A quaint relic

Did anyone listen to the Christmas message of an old queen from the other side of the world?

Have Queen Elizabeth’s messages ever been inspirational? Or just traditional waffle?

The Queen and whatever she says seems like a quaint relic of a long gone royal past to me. What she says is as important as what she wears – fodder for fawning journalists.

Here is her 2015 message: Queen’s Christmas message: Text in full

It seems to consist mostly of meandering musings about family and Christmas.

The main talking points seem to be her references to darkness and light.

It is true that the world has had to confront moments of darkness this year, but the Gospel of John contains a verse of great hope, often read at Christmas carol services: “The light shines in the darkness, and the darkness has not overcome it”.

But this followed:

One cause for thankfulness this summer was marking 70 years since the end of the Second World War.

A 70 year anniversary may give cause for reflection but it was hardly a huge cause for thinks this year.

It’s no surprise that such a human story still captures our imagination and continues to inspire all of us who are Christians, the world over.

Despite being displaced and persecuted throughout his short life, Christ’s unchanging message was not one of revenge or violence but simply that we should love one another.

Although it is not an easy message to follow, we shouldn’t be discouraged; rather, it inspires us to try harder: to be thankful for the people who bring love and happiness into our own lives, and to look for ways of spreading that love to others, whenever and wherever we can.

How inspired will anyone be by this?

There’s an old saying that “it is better to light a candle than curse the darkness”.

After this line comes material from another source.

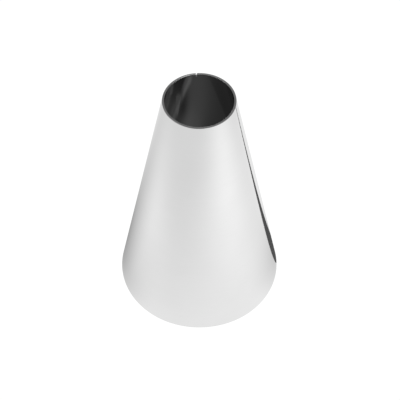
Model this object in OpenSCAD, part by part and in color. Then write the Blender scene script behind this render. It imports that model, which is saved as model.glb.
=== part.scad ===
// Plain round piping nozzle: one fan-shaped steel blank rolled into a cone,
// butted edge to edge and closed by a single straight weld.
// Frame: origin at the centre of the base rim's plane, +Z along the cone's axis
// towards the tip, and the seam in the +Y half of the YZ plane. Millimetres.

/* [Cone] */
// Height from the base rim to the tip rim
height = 50.8; // [40:0.1:60]
// Outside diameter of the cone at the base rim
base_d = 32.4; // [28:0.1:36]
// Inside diameter of the round opening in the tip
opening_d = 12.7; // [6:0.1:18]
// Thickness of the rolled sheet, square to its surface
sheet_t = 0.4; // [0.3:0.05:0.6]
// Height of the broken corners on both faces of each rim
edge_break = 0.06; // [0.02:0.01:0.1]

/* [Seam] */
// Gap between the sheet's two straight edges, which the weld fills
seam_gap = 0.2; // [0.1:0.05:0.4]
// Depth of the open notch at the tip rim, where the weld runs out
tip_notch = 0.55; // [0.1:0.05:1]
// Depth of the open notch at the base rim, where the weld starts
base_notch = 0.15; // [0.1:0.05:1]

/* [Hidden] */
$fn = 180;
base_r = base_d / 2;
opening_r = opening_d / 2;
// The half angle at which a sheet of this thickness just reaches from the base
// rim's outside corner to the tip rim's inside corner.
run = base_r - opening_r;
half_angle = acos(sheet_t / norm([run, height])) - atan2(height, run);
// Width of the sheet in a level section
wall_w = sheet_t / cos(half_angle);

function outer_r(z) = base_r - z * tan(half_angle);
function inner_r(z) = outer_r(z) - wall_w;

// Half section of the wall: two flat rims whose corners are broken.
function wall_section() = let (top = height - edge_break) [
    [inner_r(0) + edge_break, 0],
    [outer_r(0) - edge_break, 0],
    [outer_r(edge_break), edge_break],
    [outer_r(top), top],
    [outer_r(height) - edge_break, height],
    [inner_r(height) + edge_break, height],
    [inner_r(top), top],
    [inner_r(edge_break), edge_break]
];

// Half section of the sheet over the weld's length, between the two notches.
function weld_section() = let (z0 = base_notch, z1 = height - tip_notch) [
    [inner_r(z0), z0],
    [outer_r(z0), z0],
    [outer_r(z1), z1],
    [inner_r(z1), z1]
];

// Upright slab as wide as the seam gap, taller than the cone and on its +Y side.
module seam_slab() {
    translate([-seam_gap / 2, 0, -1]) cube([seam_gap, base_d, height + 2]);
}

// The sheet itself, open along the seam from rim to rim.
module rolled_wall() {
    color("silver") difference() {
        rotate_extrude() polygon(wall_section());
        seam_slab();
    }
}

// Filler between the two edges, dressed flush with both faces of the sheet.
module seam_weld() {
    color("darkgray") intersection() {
        rotate_extrude() polygon(weld_section());
        seam_slab();
    }
}

rolled_wall();
seam_weld();
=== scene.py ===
"""A plain round piping nozzle: a polished steel sheet rolled into a cone and closed by one weld.

The frame is the CAD model's: origin at the centre of the base rim's plane, +Z towards the tip,
the seam in the +Y half of the YZ plane. Everything here is in metres and radians, unless a name
says degrees. An azimuth is 0 towards -Y and grows towards +X.
"""

import math

import bpy
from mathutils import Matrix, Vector


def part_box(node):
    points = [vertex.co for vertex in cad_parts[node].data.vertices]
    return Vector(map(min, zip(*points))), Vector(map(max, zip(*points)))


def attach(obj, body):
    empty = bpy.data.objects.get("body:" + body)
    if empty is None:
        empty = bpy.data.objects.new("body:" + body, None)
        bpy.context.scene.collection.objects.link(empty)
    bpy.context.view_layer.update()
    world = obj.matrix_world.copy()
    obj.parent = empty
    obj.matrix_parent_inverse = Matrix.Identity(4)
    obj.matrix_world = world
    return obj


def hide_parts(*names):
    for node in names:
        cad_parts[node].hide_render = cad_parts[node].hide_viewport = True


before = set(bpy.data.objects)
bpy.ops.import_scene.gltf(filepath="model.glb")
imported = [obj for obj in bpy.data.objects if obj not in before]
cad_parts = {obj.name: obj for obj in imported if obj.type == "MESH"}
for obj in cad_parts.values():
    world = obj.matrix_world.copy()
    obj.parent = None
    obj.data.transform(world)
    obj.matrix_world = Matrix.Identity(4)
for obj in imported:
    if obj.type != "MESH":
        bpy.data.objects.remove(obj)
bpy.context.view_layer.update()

MM = 0.001

# The sheet, and the cone it is rolled into
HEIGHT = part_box("rolled_wall")[1].z
BASE_RADIUS = 16.2 * MM
OPENING_RADIUS = 6.35 * MM
SHEET = 0.4 * MM
RUN = BASE_RADIUS - OPENING_RADIUS
HALF_ANGLE = math.acos(SHEET / math.hypot(RUN, HEIGHT)) - math.atan2(HEIGHT, RUN)
LEVEL_SHEET = SHEET / math.cos(HALF_ANGLE)

# How far the tip rim's face leans from level towards square with the sheet
SQUARE_SHARE = 0.5

# The seam, between the notches at its two ends
SEAM_GAP = 0.2 * MM
WELD_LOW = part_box("seam_weld")[0].z
WELD_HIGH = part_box("seam_weld")[1].z

SOCKETS = {
    "GEOMETRY": "NodeSocketGeometry",
    "FLOAT": "NodeSocketFloat",
    "INT": "NodeSocketInt",
    "VECTOR": "NodeSocketVector",
    "COLOR": "NodeSocketColor",
    "MATERIAL": "NodeSocketMaterial",
}


# ---------------------------------------------------------------- node helpers


def new_tree(name, kind, inputs, outputs):
    """An empty node tree with named sockets, given as name: type.

    Gives back the tree, what comes in by its inputs, and the sockets that its results go to.
    """
    tree = bpy.data.node_groups.new(name, kind)
    for direction, sockets in (("INPUT", inputs), ("OUTPUT", outputs)):
        for label, socket_type in sockets.items():
            tree.interface.new_socket(label, in_out=direction, socket_type=SOCKETS[socket_type])
    return tree, tree.nodes.new("NodeGroupInput").outputs, tree.nodes.new("NodeGroupOutput").inputs


def add(tree, kind, inputs=(), **settings):
    """Adds a node. inputs maps its sockets, by name or place, to values or to other sockets."""
    node = tree.nodes.new(kind)
    for name, setting in settings.items():
        setattr(node, name, setting)
    for key, value in dict(inputs).items():
        if isinstance(value, bpy.types.NodeSocket):
            tree.links.new(value, node.inputs[key])
        else:
            node.inputs[key].default_value = value
    return node


def own_place(tree):
    """The X, Y and Z of each point that a geometry tree works on."""
    return parts_of(tree, add(tree, "GeometryNodeInputPosition").outputs[0])


def calc(tree, operation, *values):
    """The result of one Math node."""
    return add(tree, "ShaderNodeMath", dict(enumerate(values)), operation=operation).outputs[0]


def less(tree, value, taken):
    """One value less another."""
    return calc(tree, "SUBTRACT", value, taken)


def total(tree, *values):
    """The sum of several values."""
    result = values[0]
    for value in values[1:]:
        result = calc(tree, "ADD", result, value)
    return result


def product(tree, *values):
    """The product of several values."""
    result = values[0]
    for value in values[1:]:
        result = calc(tree, "MULTIPLY", result, value)
    return result


def remap(tree, value, low, high, to_low=0.0, to_high=1.0):
    """Moves a value from one range to another, with soft ends."""
    sockets = dict(enumerate((value, low, high, to_low, to_high)))
    return add(tree, "ShaderNodeMapRange", sockets, interpolation_type="SMOOTHSTEP").outputs[0]


def fade_out(tree, value, low, high):
    """1 up to low, falling softly to 0 at high."""
    return remap(tree, value, low, high, 1.0, 0.0)


def length_of(tree, x, y):
    """The length of a level vector."""
    return calc(tree, "SQRT", total(tree, product(tree, x, x), product(tree, y, y)))


def bell(tree, value, width):
    """A bell curve of a value: 1 at zero, a third at the width."""
    ratio = calc(tree, "DIVIDE", value, width)
    return calc(tree, "EXPONENT", product(tree, ratio, ratio, -1.0))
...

There are millions of people lighting candles of hope in our world today.

Christmas is a good time to be thankful for them, and for all that brings light to our lives.

Lighting candles ‘of hope’ seems like as much a quaint old relic as Queen Elizabeth. Her Christmas message was a relevant to New Zealand as this reporting in the Herald.

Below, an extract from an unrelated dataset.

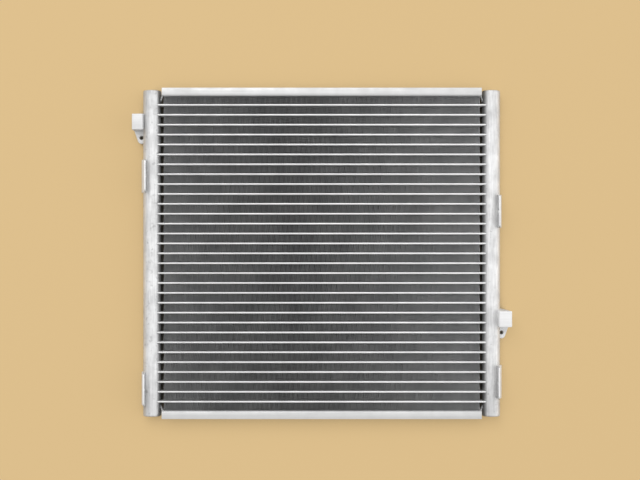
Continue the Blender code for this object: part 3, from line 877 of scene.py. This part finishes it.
lamp = bpy.data.objects.new("lamp", bpy.data.lights.new("lamp", "AREA"))
bpy.context.scene.collection.objects.link(lamp)
lamp.data.size = LAMP_SIZE
lamp.data.energy = LAMP_POWER
lamp.location = LAMP_PLACE
lamp.rotation_euler = (-Vector(LAMP_PLACE)).to_track_quat("-Z", "Y").to_euler()


def seen_rays(tree):
    """1 for rays from the camera, and less for those that gloss sends on from it."""
    camera_ray, glossy_ray = (Wire(tree).node("ShaderNodeLightPath", output=name)
                              for name in ("Is Camera Ray", "Is Glossy Ray"))
    return camera_ray + glossy_ray * (1 - camera_ray) * FLOOR_IN_GLOSS


floor_paint = bpy.data.materials.new("floor_paint")
floor_paint.use_nodes = True
shader = floor_paint.node_tree.nodes["Principled BSDF"]
shader.inputs["Roughness"].default_value = 1
shader.inputs["Specular IOR Level"].default_value = 0
shader.inputs["Emission Strength"].default_value = 1
rays = seen_rays(floor_paint.node_tree)
# Painted shade: where an ambient occlusion node finds the floor shut in, it is painted dark and does not
# glow.
openness = rays.node("ShaderNodeAmbientOcclusion", {"Distance": SHUT_IN_REACH}, output="AO",
                     samples=SHUT_IN_SAMPLES).rise(*SHUT_IN_LEVELS)
seen_colour = openness.between(SHUT_IN_SHADE_COLOUR, [share * (1 - FLOOR_GLOW) for share in TAN])
colour = rays.between(FLOOR_BOUNCE, seen_colour)
glow = (rays * openness * FLOOR_GLOW).between(BLACK, TAN)
floor_paint.node_tree.links.new(colour.socket, shader.inputs["Base Color"])
floor_paint.node_tree.links.new(glow.socket, shader.inputs["Emission Color"])

floor = bmesh.new()
bmesh.ops.create_grid(floor, x_segments=1, y_segments=1, size=FLOOR_REACH)
floor_mesh = bpy.data.meshes.new("floor")
floor.to_mesh(floor_mesh)
floor.free()
floor_mesh.materials.append(floor_paint)
floor_piece = bpy.data.objects.new("floor", floor_mesh)
bpy.context.scene.collection.objects.link(floor_piece)

# The sky. It is brightest low down at the picture's two sides, fair overhead, nearly dark low down at
# its top and bottom, and a little brighter towards its right and its top. The camera sees plain tan.
SKY_LOW = 0.62
SKY_HIGH = 0.82
SKY_SIDES = 0.95
SKY_TILT = (0.32, 0.16)
WHITE = (1, 1, 1)

world = bpy.data.worlds.new("sky")
bpy.context.scene.world = world
world.use_nodes = True
background = world.node_tree.nodes["Background"]
facing = Wire(world.node_tree).node("ShaderNodeTexCoord", output="Generated")
east, north, up = (facing.along(axis) for axis in (X, Y, Z))
light = SKY_LOW + up * up * (SKY_HIGH - SKY_LOW)
light = light * (1 + (east * east - north * north) * SKY_SIDES)
light = light * (1 + east * SKY_TILT[0] + north * SKY_TILT[1])
seen = light.node("ShaderNodeLightPath", output="Is Camera Ray")
world.node_tree.links.new(seen.between(WHITE, TAN).socket, background.inputs["Color"])
world.node_tree.links.new((light + seen * (1 - light)).socket, background.inputs["Strength"])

Elizabeth wore a white and silver tweed day dress by Angela Kelly during the speech, accessorizing it with an art deco diamond and aquamarine brooch that belonged to her late mother. The table she sat next to was decorated with a portrait of Prince William, Kate and young Prince George.

I doubt we will see a surge in sales of silver tweed dresses or aquamarine brooches as a result of these product placements.

Why did the decorations feature just one grand kid and two great grand kids?  Isn’t Christmas supposed to be a family occasion?

Maybe not for an old relic.  The rest of her family are probably used to being relegated to the background, out of sight, out of mind. Like New Zealand as far as the Betty Windsor message goes at Christmas.